Another cause of brain damage is the presence of any abnormal mass within the cranial cavity. As the cranial cavity cannot expand such a mass inevitably presses on brain tissue. Such a spaceoccupying lesion may be a tumour, a collection of pus, a collection of blood (in the epiduralspace) etc. Apart from producing general signs of increased intracranial tension, local effects are produced depending on the area involved.
Increased intracranial tension, specially when it is rapid in progression, can lead to further brain damage in a number of ways. Swelling of the brain (cerebral oedema) following trauma, or infection, can itself act like a space occupying lesion. Brain tissue is pressed against the wall of the cranial cavity leading to damage. Part of the brain may herniate through a wound in the skull.
As pressure on a region of brain tissue increases it can lead to occlusion of blood vessels and infarctions. When intracranial pressure increases to the level of arterial pressure blood flow ceases and brain death ensues.

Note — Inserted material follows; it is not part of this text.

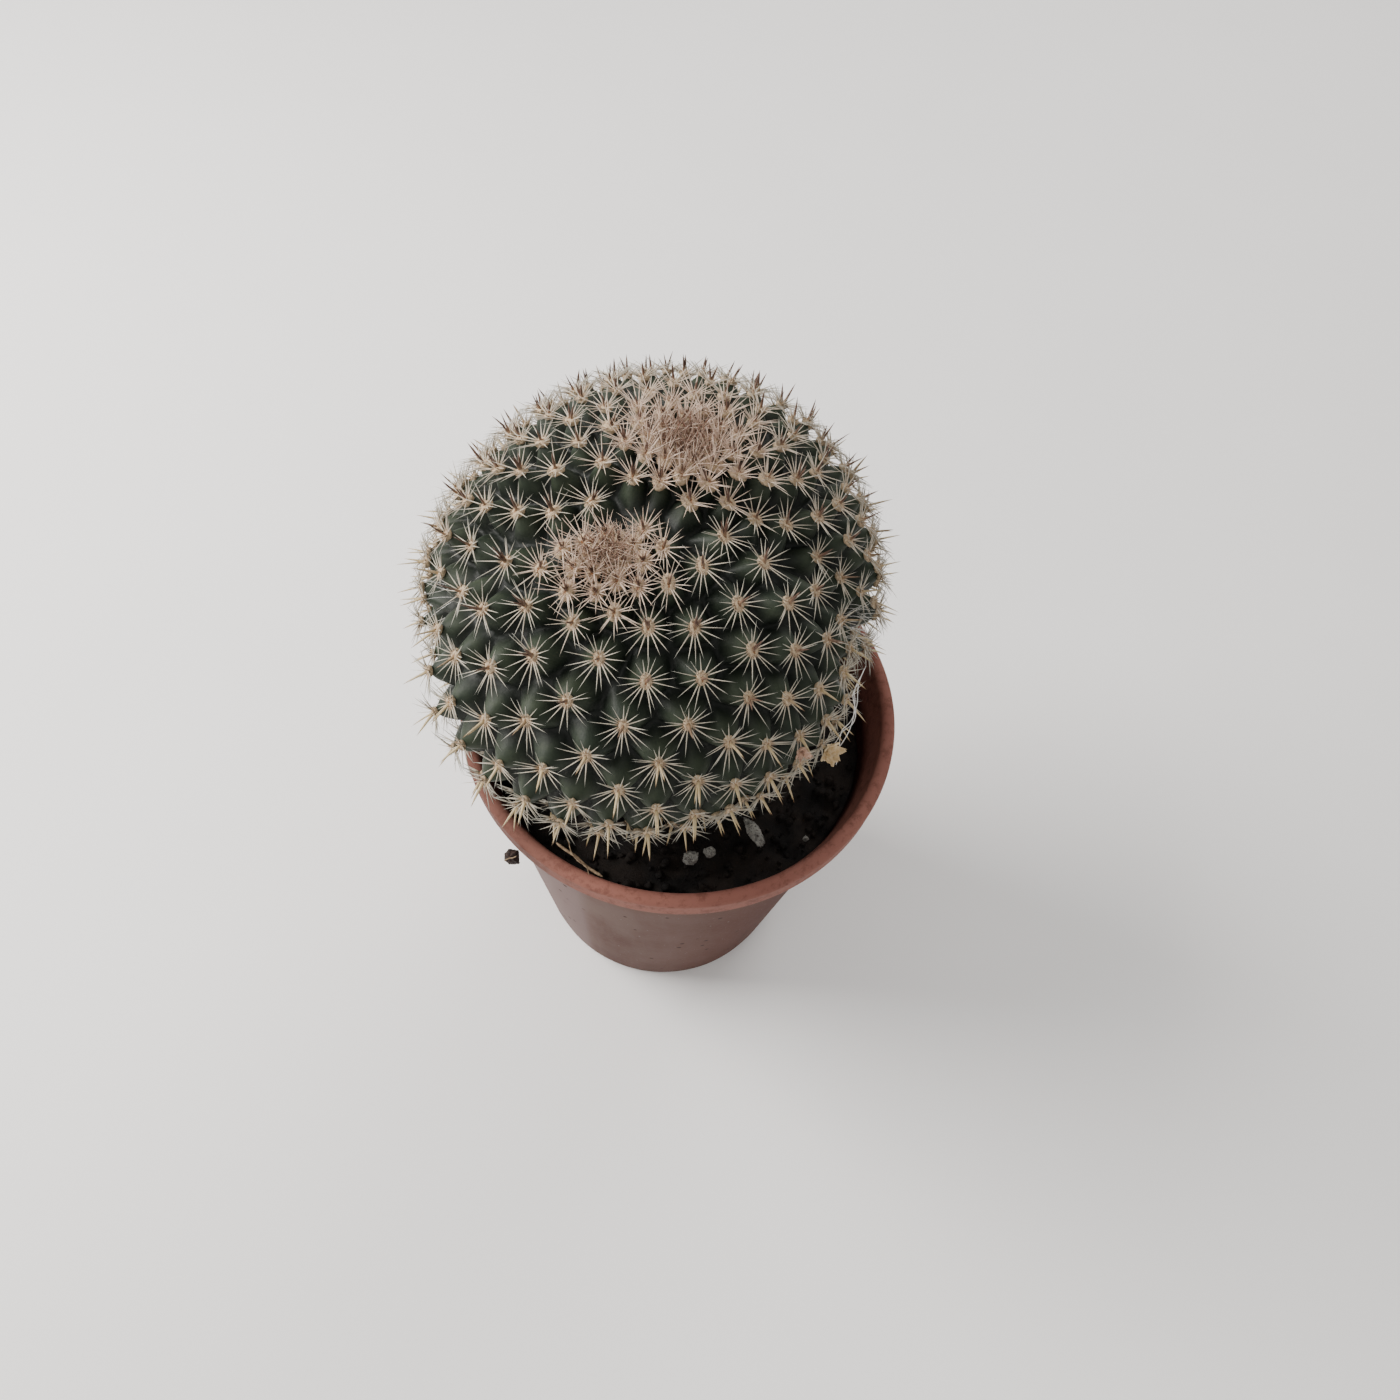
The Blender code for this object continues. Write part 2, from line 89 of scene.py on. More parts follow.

Nervous tissue may be affected by infections, both acute and chronic. An infection in the brain is referred to as encephalitis; and that in the spinal cord is called myelitis. Defects in neural tissue may also be caused by maldevelopment (congenital anomalies), bydegeneration in old age, and by various metabolic disorders. Finally, alterations in nervous function may occur in the absence of recognisable structural changes. These are called functional disorders.
From the above it will be obvious that in some cases a neurological disorder will be of acute onset (as in trauma, vascular accidents, or acute infections). In such cases the patient may at first show signs indicative of widespread functional deficit quite out of proportion to the actual area involved. Deep unconsciousness (coma) is often present. In course of time, however, considerable recovery may take place, leaving residual defects dependent upon the area involved. In slowly developing diseases on the other hand, considerable structural damage may occur before symptoms become obvious. In the descriptions that follow we will deal only with signs and symptoms referable to the actual area of lesion.